Here is how we want to run this script:
python scripts/normalized_array.py data/raw/array.npy data/processed/normalized_array.npy
Did it work?
Exercise: Load CSV file, save a new CSV file only containing valid trials
We have CSV file in the data
directory, that contains data from an experimental session. In total we had 100 trials, but not all of them are valid trials. The csv file has a column named valid
which is either True
or False
.
Create a script, called extract_valid_trials.py
, that creates a new CSV file that only contains the valid trials.

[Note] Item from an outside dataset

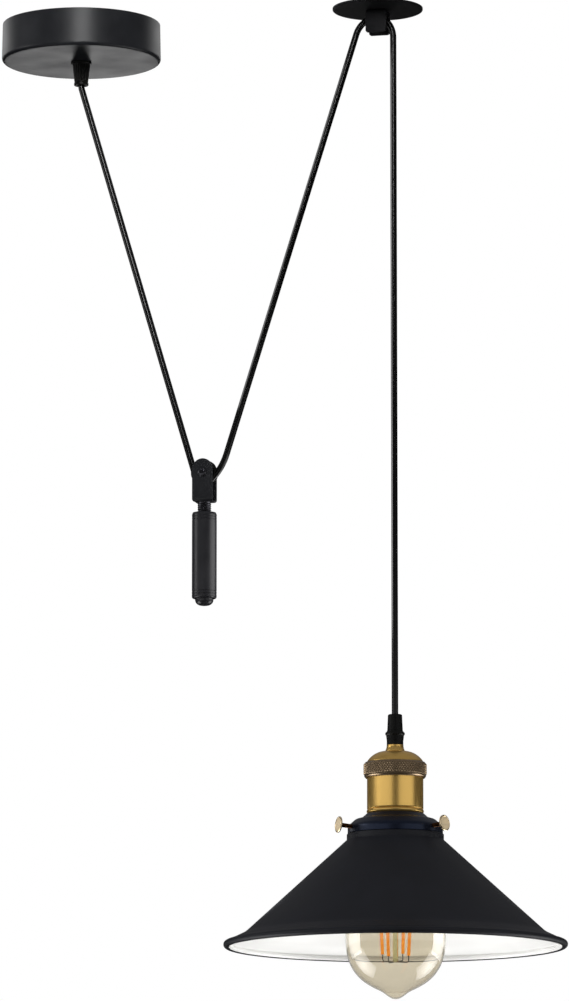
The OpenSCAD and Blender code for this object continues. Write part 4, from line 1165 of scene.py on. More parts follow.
@dataclass
class Fork:
    """A U of flat strip. Its web lies on z = 0 and its cheeks rise to z = length."""

    length: float
    end_r: float
    width: float = 13.8
    thickness: float = 1.6
    gap: float = CHEEK_GAP
    bend_r: float = 2.2
    foot_r: float = 1.0
    edge_r: float = 0.3

    def _centre_line(self) -> tuple[Array, Array]:
        """Middle of the strip along the U as (y, z), and its outward normals."""
        bend_steps, web_steps = 10, 4
        mid = self.thickness / 2
        out, r = self.gap / 2 + mid, self.bend_r - mid
        corner, high = (-out + r, mid + r), self.length - self.end_r
        fine = self.length - self.end_r * (1 - np.cos(np.linspace(0, math.pi / 2, 22)))[::-1]
        cheek = np.concatenate([np.linspace(corner[1], high, 8)[:-1], fine])
        left = np.stack([np.full(len(cheek), -out), cheek[::-1]], -1)
        half = np.concatenate([left, arc(corner, r, 180, 270, bend_steps)[1:]])
        across = np.linspace(corner[0], -corner[0], web_steps + 2)[1:-1]
        web = np.stack([across, np.full(web_steps, mid)], -1)
        line = np.concatenate([half, web, half[::-1] * [-1, 1]])
        n_left = np.tile([-1.0, 0.0], (len(left), 1))
        n_half = np.concatenate([n_left, arc((0, 0), 1, 180, 270, bend_steps)[1:]])
        n_web = np.tile([0.0, -1.0], (web_steps, 1))
        return line, np.concatenate([n_half, n_web, n_half[::-1] * [-1, 1]])

    def points(self) -> Array:
        """The strip: at each place of the U a rounded rectangle, narrowed towards rounded ends.

        Half the width at height z is w - e + sqrt(e^2 - (z - (length - e))^2) near an end of
        radius e, and the same with foot_r near the web. The section's corner k lies at
        (sx (w - q) + q cos a, sn (t/2 - q) + q sin a), with q the smaller of edge_r and w.
        """
        line, normal = self._centre_line()
        z, mid, per_corner = line[:, 1], self.thickness / 2, 5
        top = np.clip(z - (self.length - self.end_r), 0, self.end_r)
        foot = np.clip(self.foot_r - (z - mid), 0, self.foot_r)
        half = self.width / 2 - self.end_r + np.sqrt(np.maximum(self.end_r**2 - top**2, 0))
        half = half - self.foot_r + np.sqrt(np.maximum(self.foot_r**2 - foot**2, 0))
        q = np.minimum(self.edge_r, np.maximum(half, 0))[:, None]
        a = np.radians(
            np.concatenate([np.linspace(s, s + 90, per_corner) for s in (0, 90, 180, 270)])
        )
        corner = np.repeat([0, 1, 2, 3], per_corner)
        sx, sn = np.array([1, -1, -1, 1])[corner], np.array([1, 1, -1, -1])[corner]
        x = sx * (half[:, None] - q) + q * np.cos(a)
        n = sn * (mid - q) + q * np.sin(a)
        yz = line[:, None] + n[..., None] * normal[:, None]
        grid = np.concatenate([x[..., None], yz], axis=-1)
        ends = [np.repeat(grid[i].mean(0)[None, None], grid.shape[1], axis=1) for i in (0, -1)]
        return np.concatenate([ends[0], grid, ends[1]])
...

Here is how we want to run this script:
python scripts/extract_valid_trials.py data/raw/session.csv data/processed/session_valid.csv
Keep track of the development: We have ceated some new files, let's commit the changes (with a short message) and push to GitHub.
Let's take this even a step further: let's imagine a situation where we have some data, we would like to process it, and explore the processed data in jupyter notebook. Using our scripts, we can do all of these steps in a jupyter notbook!
Let's go through an example where we run a scipt to generate the processed data and then continue exploring this processed data in the notebook.
Example: In a Jupyter notebook, use the script standardize_array.np
to create a standardized version (mean=0 and std=1) of the data and compare it with the original version. Please see (and run) the standardize_array_script_demo.ipynb
in the notebooks
directory.
Exercise: In a new notebook check if the normalize_data.py
CLI works correclty.
- what are the min and max values of the original data?
- did the normalization work correctly? i.e. is data min value 0 and max value 1?
Exercise: In the same notebook, use the script extract_valid_trials.py
to create a CSV file containing only valid trials, and use the resulting CSV file to compute the proportion of active trials where the subject's response was correct (i.e. response=1
)
Keep track of the development: We have ceated some new files, let's commit the changes (with a short message) and push to GitHub.